Restate the span of lines that starts with the line containing "for index in" and ends with the line containing "for node in", word for word, including both, with nothing else.
━━━━━ Data provided
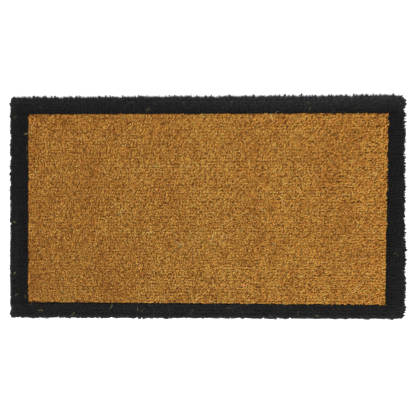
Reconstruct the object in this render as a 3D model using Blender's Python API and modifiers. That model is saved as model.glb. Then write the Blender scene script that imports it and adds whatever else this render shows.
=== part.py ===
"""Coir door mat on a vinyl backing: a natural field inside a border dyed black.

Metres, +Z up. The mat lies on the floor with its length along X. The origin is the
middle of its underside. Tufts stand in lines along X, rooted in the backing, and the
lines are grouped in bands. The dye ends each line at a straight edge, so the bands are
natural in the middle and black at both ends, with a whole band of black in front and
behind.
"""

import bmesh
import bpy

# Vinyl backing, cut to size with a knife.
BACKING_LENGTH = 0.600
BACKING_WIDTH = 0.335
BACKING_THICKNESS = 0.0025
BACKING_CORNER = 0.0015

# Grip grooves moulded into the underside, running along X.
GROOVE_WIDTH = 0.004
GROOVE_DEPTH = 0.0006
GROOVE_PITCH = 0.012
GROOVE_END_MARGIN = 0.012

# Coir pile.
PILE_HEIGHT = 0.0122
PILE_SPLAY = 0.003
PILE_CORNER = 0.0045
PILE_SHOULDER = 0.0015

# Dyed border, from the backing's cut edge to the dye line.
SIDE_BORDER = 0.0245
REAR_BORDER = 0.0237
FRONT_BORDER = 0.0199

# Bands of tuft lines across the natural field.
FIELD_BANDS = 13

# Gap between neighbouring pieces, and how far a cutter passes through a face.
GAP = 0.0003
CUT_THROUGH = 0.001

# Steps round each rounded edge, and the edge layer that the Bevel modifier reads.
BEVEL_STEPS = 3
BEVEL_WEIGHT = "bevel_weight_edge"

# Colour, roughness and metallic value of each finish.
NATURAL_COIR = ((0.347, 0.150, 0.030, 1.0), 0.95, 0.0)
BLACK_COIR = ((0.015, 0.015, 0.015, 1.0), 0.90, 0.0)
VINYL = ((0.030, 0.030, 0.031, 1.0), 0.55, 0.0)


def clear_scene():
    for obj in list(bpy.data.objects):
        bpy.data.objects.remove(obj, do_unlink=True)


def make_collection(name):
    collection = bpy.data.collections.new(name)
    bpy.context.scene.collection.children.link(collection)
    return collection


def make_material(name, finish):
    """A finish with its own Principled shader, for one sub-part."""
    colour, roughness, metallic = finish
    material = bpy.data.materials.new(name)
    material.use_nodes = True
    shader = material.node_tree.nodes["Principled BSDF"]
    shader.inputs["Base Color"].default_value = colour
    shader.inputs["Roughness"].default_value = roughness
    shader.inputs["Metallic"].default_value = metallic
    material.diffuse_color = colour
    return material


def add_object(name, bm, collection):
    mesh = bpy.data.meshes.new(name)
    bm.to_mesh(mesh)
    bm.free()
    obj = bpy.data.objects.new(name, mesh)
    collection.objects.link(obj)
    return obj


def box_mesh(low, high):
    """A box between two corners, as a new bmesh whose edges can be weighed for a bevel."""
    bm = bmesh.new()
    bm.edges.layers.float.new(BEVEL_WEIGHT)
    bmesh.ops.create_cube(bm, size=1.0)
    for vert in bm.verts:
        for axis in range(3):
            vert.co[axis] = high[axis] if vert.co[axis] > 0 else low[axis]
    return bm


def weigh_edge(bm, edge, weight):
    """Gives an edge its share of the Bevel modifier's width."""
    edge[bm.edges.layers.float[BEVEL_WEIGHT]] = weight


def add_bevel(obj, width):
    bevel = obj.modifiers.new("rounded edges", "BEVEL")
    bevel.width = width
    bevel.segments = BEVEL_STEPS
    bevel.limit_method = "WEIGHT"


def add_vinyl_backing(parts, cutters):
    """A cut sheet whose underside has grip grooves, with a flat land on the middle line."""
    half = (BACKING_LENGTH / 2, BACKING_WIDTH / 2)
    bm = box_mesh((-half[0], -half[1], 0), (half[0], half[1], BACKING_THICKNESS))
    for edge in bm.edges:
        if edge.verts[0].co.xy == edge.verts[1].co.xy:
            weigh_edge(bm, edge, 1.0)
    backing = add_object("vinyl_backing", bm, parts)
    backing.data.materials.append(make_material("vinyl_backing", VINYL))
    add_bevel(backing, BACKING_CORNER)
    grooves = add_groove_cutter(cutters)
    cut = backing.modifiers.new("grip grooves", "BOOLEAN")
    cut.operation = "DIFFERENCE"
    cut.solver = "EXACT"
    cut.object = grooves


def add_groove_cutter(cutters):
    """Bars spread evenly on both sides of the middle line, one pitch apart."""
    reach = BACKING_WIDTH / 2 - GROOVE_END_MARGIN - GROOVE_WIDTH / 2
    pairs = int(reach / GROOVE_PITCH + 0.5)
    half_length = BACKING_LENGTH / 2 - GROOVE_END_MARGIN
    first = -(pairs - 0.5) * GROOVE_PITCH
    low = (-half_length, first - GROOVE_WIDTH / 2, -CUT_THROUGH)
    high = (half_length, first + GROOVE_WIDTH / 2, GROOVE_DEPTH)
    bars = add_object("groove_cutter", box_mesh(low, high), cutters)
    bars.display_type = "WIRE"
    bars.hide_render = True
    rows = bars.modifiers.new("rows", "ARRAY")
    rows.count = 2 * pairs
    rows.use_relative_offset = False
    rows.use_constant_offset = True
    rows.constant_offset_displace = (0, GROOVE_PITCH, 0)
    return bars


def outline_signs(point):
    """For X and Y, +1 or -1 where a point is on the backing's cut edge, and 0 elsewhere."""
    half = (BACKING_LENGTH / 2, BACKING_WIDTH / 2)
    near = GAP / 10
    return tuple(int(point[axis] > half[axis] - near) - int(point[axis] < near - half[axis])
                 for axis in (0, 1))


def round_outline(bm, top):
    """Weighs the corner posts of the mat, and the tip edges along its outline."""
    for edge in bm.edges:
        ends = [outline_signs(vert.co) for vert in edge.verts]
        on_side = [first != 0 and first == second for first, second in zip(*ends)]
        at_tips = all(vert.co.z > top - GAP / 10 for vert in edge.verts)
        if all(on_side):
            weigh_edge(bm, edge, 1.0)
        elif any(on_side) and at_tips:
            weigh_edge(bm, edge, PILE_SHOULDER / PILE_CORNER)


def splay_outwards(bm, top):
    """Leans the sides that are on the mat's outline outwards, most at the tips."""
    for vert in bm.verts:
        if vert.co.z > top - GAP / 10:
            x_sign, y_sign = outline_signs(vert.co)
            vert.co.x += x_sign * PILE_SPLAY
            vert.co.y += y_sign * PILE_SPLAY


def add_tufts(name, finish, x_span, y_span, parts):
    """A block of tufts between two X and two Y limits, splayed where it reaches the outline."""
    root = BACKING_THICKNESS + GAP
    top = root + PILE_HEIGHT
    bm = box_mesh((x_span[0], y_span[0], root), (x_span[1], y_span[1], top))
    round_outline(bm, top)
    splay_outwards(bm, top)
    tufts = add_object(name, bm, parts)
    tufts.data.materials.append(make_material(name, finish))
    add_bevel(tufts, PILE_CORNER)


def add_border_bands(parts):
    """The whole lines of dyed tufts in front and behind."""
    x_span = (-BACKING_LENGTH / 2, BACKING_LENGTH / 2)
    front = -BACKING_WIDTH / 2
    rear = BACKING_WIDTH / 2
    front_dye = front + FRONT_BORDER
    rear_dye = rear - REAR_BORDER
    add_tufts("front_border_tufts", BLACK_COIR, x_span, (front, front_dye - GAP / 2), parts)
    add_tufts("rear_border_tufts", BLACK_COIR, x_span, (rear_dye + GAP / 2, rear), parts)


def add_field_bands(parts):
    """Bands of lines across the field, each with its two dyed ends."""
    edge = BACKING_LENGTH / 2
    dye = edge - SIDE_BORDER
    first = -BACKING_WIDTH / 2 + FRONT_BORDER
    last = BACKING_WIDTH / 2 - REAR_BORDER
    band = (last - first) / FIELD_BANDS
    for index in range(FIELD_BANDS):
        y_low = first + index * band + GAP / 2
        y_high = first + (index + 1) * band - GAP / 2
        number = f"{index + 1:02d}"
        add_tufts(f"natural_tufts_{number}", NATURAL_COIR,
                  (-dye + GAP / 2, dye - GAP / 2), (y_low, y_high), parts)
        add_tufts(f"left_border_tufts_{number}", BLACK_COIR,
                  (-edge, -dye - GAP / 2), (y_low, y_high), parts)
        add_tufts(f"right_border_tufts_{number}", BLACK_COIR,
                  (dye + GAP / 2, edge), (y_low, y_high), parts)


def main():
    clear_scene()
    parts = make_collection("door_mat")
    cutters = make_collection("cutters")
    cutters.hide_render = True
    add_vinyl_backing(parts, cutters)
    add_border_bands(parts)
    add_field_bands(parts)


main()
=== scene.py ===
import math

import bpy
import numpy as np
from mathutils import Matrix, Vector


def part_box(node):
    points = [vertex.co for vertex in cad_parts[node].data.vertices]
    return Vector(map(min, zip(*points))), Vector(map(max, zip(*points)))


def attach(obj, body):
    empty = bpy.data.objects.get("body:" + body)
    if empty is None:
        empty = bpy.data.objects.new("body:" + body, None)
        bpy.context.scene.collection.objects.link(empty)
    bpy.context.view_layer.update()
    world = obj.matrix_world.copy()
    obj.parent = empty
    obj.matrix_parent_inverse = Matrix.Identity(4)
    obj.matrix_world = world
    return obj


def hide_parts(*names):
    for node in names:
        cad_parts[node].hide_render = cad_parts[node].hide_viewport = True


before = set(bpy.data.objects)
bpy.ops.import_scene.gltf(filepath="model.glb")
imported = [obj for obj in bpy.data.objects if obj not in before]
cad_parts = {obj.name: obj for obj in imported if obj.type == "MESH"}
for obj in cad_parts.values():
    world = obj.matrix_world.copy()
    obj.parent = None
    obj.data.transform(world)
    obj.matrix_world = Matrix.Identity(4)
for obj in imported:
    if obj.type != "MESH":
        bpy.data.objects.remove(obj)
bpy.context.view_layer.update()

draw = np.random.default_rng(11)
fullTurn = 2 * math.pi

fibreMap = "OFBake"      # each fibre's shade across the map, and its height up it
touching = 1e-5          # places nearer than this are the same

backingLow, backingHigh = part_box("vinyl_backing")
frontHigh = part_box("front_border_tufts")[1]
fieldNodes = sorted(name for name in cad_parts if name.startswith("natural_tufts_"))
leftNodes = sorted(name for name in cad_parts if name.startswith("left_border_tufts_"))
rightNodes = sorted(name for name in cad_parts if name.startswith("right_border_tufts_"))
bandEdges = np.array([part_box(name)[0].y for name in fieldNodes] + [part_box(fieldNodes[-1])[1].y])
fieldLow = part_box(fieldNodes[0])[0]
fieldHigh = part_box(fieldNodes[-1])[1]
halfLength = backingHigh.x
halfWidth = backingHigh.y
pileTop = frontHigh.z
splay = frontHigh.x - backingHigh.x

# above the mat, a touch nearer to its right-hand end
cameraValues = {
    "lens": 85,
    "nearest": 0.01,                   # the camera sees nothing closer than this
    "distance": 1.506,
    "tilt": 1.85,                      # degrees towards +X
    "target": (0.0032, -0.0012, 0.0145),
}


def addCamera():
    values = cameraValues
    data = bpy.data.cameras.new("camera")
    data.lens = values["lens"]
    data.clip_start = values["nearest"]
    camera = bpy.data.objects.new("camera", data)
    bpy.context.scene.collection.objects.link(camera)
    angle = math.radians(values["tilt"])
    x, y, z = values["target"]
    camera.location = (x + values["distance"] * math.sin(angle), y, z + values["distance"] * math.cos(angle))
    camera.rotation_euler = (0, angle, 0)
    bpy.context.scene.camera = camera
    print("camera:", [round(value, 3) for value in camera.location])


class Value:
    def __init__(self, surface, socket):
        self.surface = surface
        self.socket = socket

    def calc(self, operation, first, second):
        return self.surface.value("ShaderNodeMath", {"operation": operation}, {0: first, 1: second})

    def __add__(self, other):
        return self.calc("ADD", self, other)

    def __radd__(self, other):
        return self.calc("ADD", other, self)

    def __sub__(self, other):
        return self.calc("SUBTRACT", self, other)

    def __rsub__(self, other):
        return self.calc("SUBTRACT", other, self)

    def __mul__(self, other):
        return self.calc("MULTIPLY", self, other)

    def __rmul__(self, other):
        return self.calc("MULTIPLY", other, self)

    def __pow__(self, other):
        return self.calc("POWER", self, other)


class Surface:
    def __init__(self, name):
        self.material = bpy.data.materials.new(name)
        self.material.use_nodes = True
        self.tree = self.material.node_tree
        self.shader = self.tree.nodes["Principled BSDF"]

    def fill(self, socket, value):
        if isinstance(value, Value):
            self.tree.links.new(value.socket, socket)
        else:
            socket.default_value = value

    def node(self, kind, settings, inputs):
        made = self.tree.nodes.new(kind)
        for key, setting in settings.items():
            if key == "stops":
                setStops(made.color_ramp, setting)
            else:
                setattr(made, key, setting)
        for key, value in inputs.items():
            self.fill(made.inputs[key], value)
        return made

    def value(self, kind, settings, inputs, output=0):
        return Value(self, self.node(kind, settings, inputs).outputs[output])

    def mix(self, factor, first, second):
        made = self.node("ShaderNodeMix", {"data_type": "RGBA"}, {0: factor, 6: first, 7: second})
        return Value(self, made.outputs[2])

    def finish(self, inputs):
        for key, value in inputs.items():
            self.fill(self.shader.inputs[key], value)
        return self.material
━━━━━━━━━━
### [Output below]
    for index in range(FIELD_BANDS):
        y_low = first + index * band + GAP / 2
        y_high = first + (index + 1) * band - GAP / 2
        number = f"{index + 1:02d}"
        add_tufts(f"natural_tufts_{number}", NATURAL_COIR,
                  (-dye + GAP / 2, dye - GAP / 2), (y_low, y_high), parts)
        add_tufts(f"left_border_tufts_{number}", BLACK_COIR,
                  (-edge, -dye - GAP / 2), (y_low, y_high), parts)
        add_tufts(f"right_border_tufts_{number}", BLACK_COIR,
                  (dye + GAP / 2, edge), (y_low, y_high), parts)


def main():
    clear_scene()
    parts = make_collection("door_mat")
    cutters = make_collection("cutters")
    cutters.hide_render = True
    add_vinyl_backing(parts, cutters)
    add_border_bands(parts)
    add_field_bands(parts)


main()
=== scene.py ===
import math

import bpy
import numpy as np
from mathutils import Matrix, Vector


def part_box(node):
    points = [vertex.co for vertex in cad_parts[node].data.vertices]
    return Vector(map(min, zip(*points))), Vector(map(max, zip(*points)))


def attach(obj, body):
    empty = bpy.data.objects.get("body:" + body)
    if empty is None:
        empty = bpy.data.objects.new("body:" + body, None)
        bpy.context.scene.collection.objects.link(empty)
    bpy.context.view_layer.update()
    world = obj.matrix_world.copy()
    obj.parent = empty
    obj.matrix_parent_inverse = Matrix.Identity(4)
    obj.matrix_world = world
    return obj


def hide_parts(*names):
    for node in names:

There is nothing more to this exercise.